Free Software vs Open Source: What's the Difference?
They build the same software and argue about why. The real difference between free software and open source is a difference of motive: freedom as a right, or openness as a better method.
People use "free software" and "open source" as if they were the same thing. Most of the time the code is identical. The difference is not technical at all. It is a difference of why, and that why has shaped four decades of how software gets built.
Free software: freedom as a right
The older idea is free software, and the key word is freedom, not price. As the slogan goes, "free as in freedom, not free as in beer." It comes from Richard Stallman and the Free Software Foundation, and its argument is moral: that users deserve four freedoms, to run a program, to study it, to change it, and to share it. Anything less, in this view, is an injustice done to the user. You can read the founding statement in our exhibit on the GNU Manifesto.

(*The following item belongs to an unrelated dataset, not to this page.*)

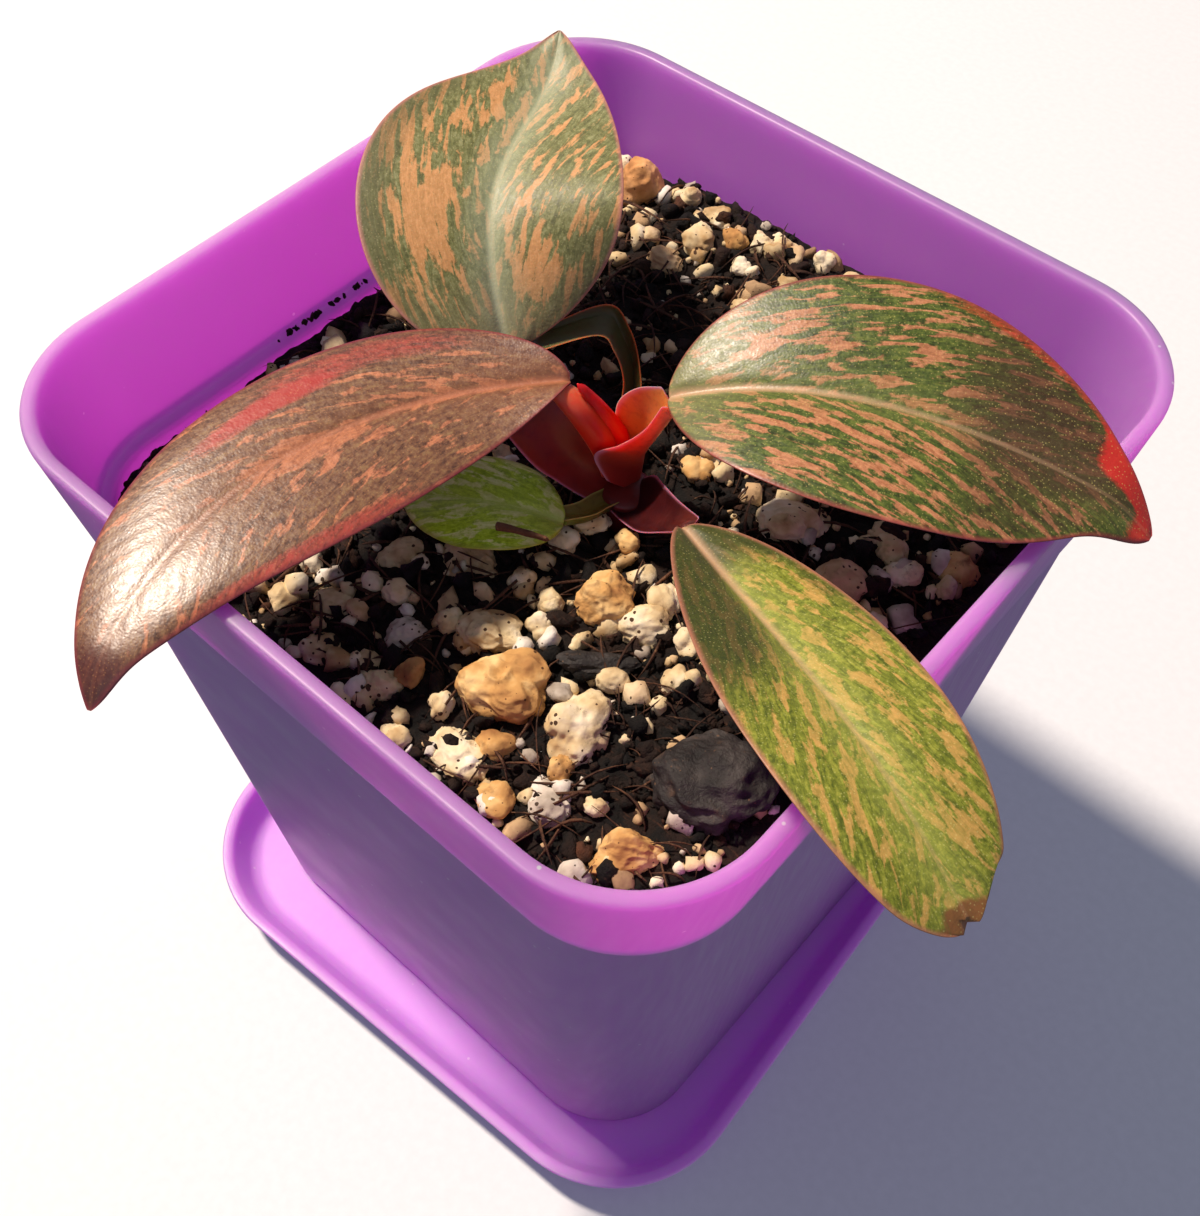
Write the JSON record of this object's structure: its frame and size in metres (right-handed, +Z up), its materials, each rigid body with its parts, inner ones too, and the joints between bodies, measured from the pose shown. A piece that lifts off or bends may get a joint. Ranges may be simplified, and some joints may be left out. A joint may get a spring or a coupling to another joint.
{
  "type": "potted philodendron seedling in a square nursery pot with saucer",
  "caption": "Young variegated philodendron with broad pointed leaves in a square tapered purple plastic pot standing on its matching saucer, filled with a coarse stony mix.",
  "frame": {"origin": "middle of the saucer's resting face, directly under the pot's vertical axis", "axes": "+Z up along the pot's axis, X and Y parallel to the pot's sides; the corner at +X -Y faces the viewer"},
  "size_m": [0.0824, 0.0797, 0.0865],
  "materials": {
    "pot_plastic": "satin purple polypropylene, slightly translucent",
    "saucer_plastic": "satin purple polypropylene, slightly translucent",
    "peat_mix": "dark fibrous peat and bark mix, damp",
    "pumice_cream": "rough cream pumice and perlite",
    "ochre_stone": "rough ochre akadama and zeolite grains",
    "charcoal": "dull black charcoal",
    "stalk_red": "glossy red leaf stalks",
    "new_leaf_red": "glossy pure red rolled leaf",
    "leaf_bronze": "glossy bronze leaf with red and salmon streaks",
    "leaf_green_salmon": "glossy dark green leaf with salmon patches",
    "leaf_olive": "soft gloss olive leaf with amber patches",
    "leaf_yellow_green": "glossy yellow green leaf with tan streaks",
    "leaf_lime": "soft bright lime leaf with cream blotches",
    "bark": "dry brown bark"
  },
  "bodies": {
    "root": {"saucer": "saucer_plastic", "pot": "pot_plastic", "potting_mix": "peat_mix", "crown_and_stalks": "stalk_red", "new_leaf_spike": "new_leaf_red", "leaf_left": "leaf_bronze", "leaf_right": "leaf_green_salmon", "leaf_back": "leaf_olive", "leaf_front": "leaf_yellow_green", "leaf_old_small": "leaf_lime", "bark_sliver": "bark", "ochre_block": "ochre_stone", "ochre_crag": "ochre_stone", "ochre_front_corner": "ochre_stone", "ochre_right_wall": "ochre_stone", "amber_upright": "ochre_stone", "orange_left_corner": "ochre_stone", "tan_round": "ochre_stone", "tan_pebble": "ochre_stone", "charcoal_flake": "charcoal", "charcoal_lump": "charcoal", "pebble_behind_leaf": "pumice_cream", "pumice_speckled": "pumice_cream", "pumice_knobbly": "pumice_cream", "pumice_beside_crag": "pumice_cream", "pumice_cluster": "pumice_cream", "pumice_grey": "pumice_cream", "pumice_front_left": "pumice_cream", "pumice_left_rim": "pumice_cream", "pumice_left_row": "pumice_cream", "pumice_left_pair": "pumice_cream", "pumice_under_leaf": "pumice_cream", "pumice_large_right": "pumice_cream", "pumice_right": "pumice_cream", "pumice_back_wall": "pumice_cream", "pumice_back_middle": "pumice_cream", "pumice_back_right": "pumice_cream", "pumice_beyond_crown": "pumice_cream", "pumice_left_wall": "pumice_cream"}
  },
  "joints": []
}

Free software enforces those freedoms with a clever license trick called copyleft, embodied in the GPL: you may use and modify the code, but if you distribute it, you must pass the same freedoms on. The freedom is made viral, so it cannot be quietly taken away.
Open source: openness as a method
In 1998, after Netscape released its browser's source code, a group of people wanted to sell this way of working to businesses, and decided the word "free" was the problem. It sounded like zero-cost, or worse, like anti-commercial activism. So they coined open source: same practice, different pitch. The argument shifted from ethics to engineering, captured in Eric Raymond's essay The Cathedral and the Bazaar. Open development, it claimed, simply produces better, more reliable software, because "given enough eyeballs, all bugs are shallow."
Open source is comfortable with permissive licenses (like MIT or BSD) that let companies take the code, modify it, and never give anything back. To a free-software purist that is a betrayal; to an open-source pragmatist it is the point, because it gets the code adopted everywhere.
Why both, and which won
Here is the irony: they mostly build the same things. Linux, the project that proved the model, is free software under the GPL and the poster child of open source at once. The two camps cooperate constantly and disagree constantly.
If you measure by adoption, open source "won": the world's infrastructure runs on it. If you measure by principle, free software keeps the conscience, the reminder that this was never only about better code, but about who controls the machine. The honest summary: same software, two souls. When someone insists on one term over the other, they are usually telling you which of those souls they care about.